Linux kernel development lives on ~390 public mailing lists. `lei`
and `b4` work well for humans with terminals, but LLM-backed
developer tools have no equivalent: they can't answer "who touched
`fs/smb/server/smbacl.c` in the last 90 days, grouped by series,
with trailers" or "has this XDR overflow pattern been reported
before" without being fed curated context by hand.

This project closes that gap. One MCP server over the full corpus,
so an agent working on kernel code has the same research surface a
senior maintainer has. And because it's all mirrored + indexed
once, every agent query is zero HTTP load on lore.kernel.org.
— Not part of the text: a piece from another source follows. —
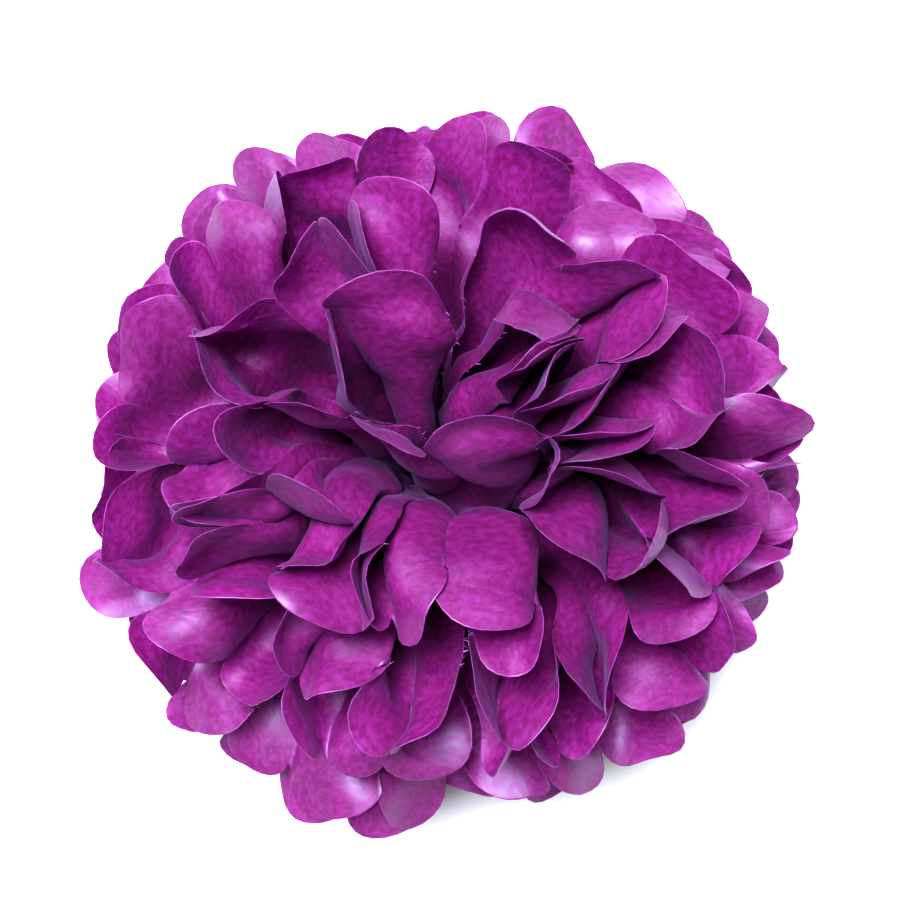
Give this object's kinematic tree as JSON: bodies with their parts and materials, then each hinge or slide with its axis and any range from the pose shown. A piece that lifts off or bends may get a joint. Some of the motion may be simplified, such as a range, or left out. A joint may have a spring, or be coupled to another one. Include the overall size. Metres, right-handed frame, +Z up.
{
  "type": "tissue paper pom pom",
  "caption": "Ball of fluffed tissue paper, made from pleated sheets bound at the waist with wire, lying with one pole up.",
  "frame": {"origin": "on the table under the middle of the ball, at the centre of the box's underside", "axes": "+Z up along the ball's pole; X along the length of the sheets as they were folded; the binding wire's twist points to -Y"},
  "size_m": [0.25, 0.2452, 0.2076],
  "materials": {
    "tissue": "dyed tissue paper, matt, lets light through",
    "wire": "green lacquered soft iron wire"
  },
  "bodies": {
    "root": {"tissue_sheet_01": "tissue", "tissue_sheet_02": "tissue", "tissue_sheet_03": "tissue", "tissue_sheet_04": "tissue", "tissue_sheet_05": "tissue", "tissue_sheet_06": "tissue", "tissue_sheet_07": "tissue", "tissue_sheet_08": "tissue", "tissue_sheet_09": "tissue", "tissue_sheet_10": "tissue", "binding_wire": "wire"}
  },
  "joints": []
}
## Architecture in one paragraph

Four-tier index plus an embedding tier, purpose-built per query
class: **columnar metadata** (Arrow/Parquet) for analytical scans;
**SQLite `over.db`** (public-inbox pattern) for sub-millisecond
metadata point lookups and predicate scans; **trigram** (`fst` +
`roaring`) for patch/diff content with DFA-only regex confirmation;
**BM25** (tantivy) for prose; **semantic** (HNSW via
instant-distance) for "more like this." Rust core via
PyO3 0.28 does the heavy lifting; Python + FastMCP 3.2 serves
MCP over stdio + Streamable HTTP. Ingestion is incremental from
public-inbox git shards pulled via `kernel-lore-sync` (gix smart-
HTTP + lore manifest-diff), replacing the pre-v0.2.0 grokmirror
dependency. The
zstd-compressed raw store is the source of truth; all four
tiers rebuild from it.

## North star: a trained kernel retriever

The Parquet metadata tier captures the training signal for free —
subject/body pairs, series version chains, `Fixes:` → target SHA,
reply graphs via `in_reply_to` / `references`, trailer co-occurrence.
A future phase trains a <200 MB int8-quantized CPU-inferable
retriever on that self-supervised signal. Recipe:
[`docs/research/training-retriever.md`](./docs/research/training-retriever.md).

## Documentation

- [`CLAUDE.md`](./CLAUDE.md) — authoritative project state +
  non-negotiable product constraints
- [`CHANGELOG.md`](./CHANGELOG.md) — release history
- [`CONTRIBUTING.md`](./CONTRIBUTING.md) — dev loop, PR discipline
- [`SECURITY.md`](./SECURITY.md) — disclosure posture
- [`docs/ops/runbook.md`](./docs/ops/runbook.md) — local dev (§0A)
  + hosted deploy (§1+)
- [`docs/ops/update-frequency.md`](./docs/ops/update-frequency.md) —
  5-min cadence policy + fanout-to-one cost analysis
- [`docs/ops/production-hardening.md`](./docs/ops/production-hardening.md) —
  threat model, cost-class caps, capability flags, systemd layout
- [`docs/ops/public-launch-checklist.md`](./docs/ops/public-launch-checklist.md) —
  pre-launch hosted-box gate: shard health, metrics, harness, log readability
- [`docs/mcp/client-config.md`](./docs/mcp/client-config.md) —
  copy-paste snippets for Claude Code, Codex, Cursor, Zed
- [`docs/mcp/transport-auth.md`](./docs/mcp/transport-auth.md) —
  transport + why no auth
- [`docs/architecture/`](./docs/architecture/) — design rationale
- [`docs/plans/2026-04-20-v0.3.0-plan.md`](./docs/plans/2026-04-20-v0.3.0-plan.md) —
  active release plan
- [`docs/plans/2026-04-14-best-in-class-kernel-mcp.md`](./docs/plans/2026-04-14-best-in-class-kernel-mcp.md) —
  6-month roadmap (north star)
- [`docs/research/`](./docs/research/) — dated investigations that
  fed the plan

## License

MIT. See [`LICENSE`](./LICENSE).

Data from lore.kernel.org is re-hosted under the same terms as
lore itself (public archive). Attribution preserved in every
response. Redaction policy: [`LEGAL.md`](./LEGAL.md).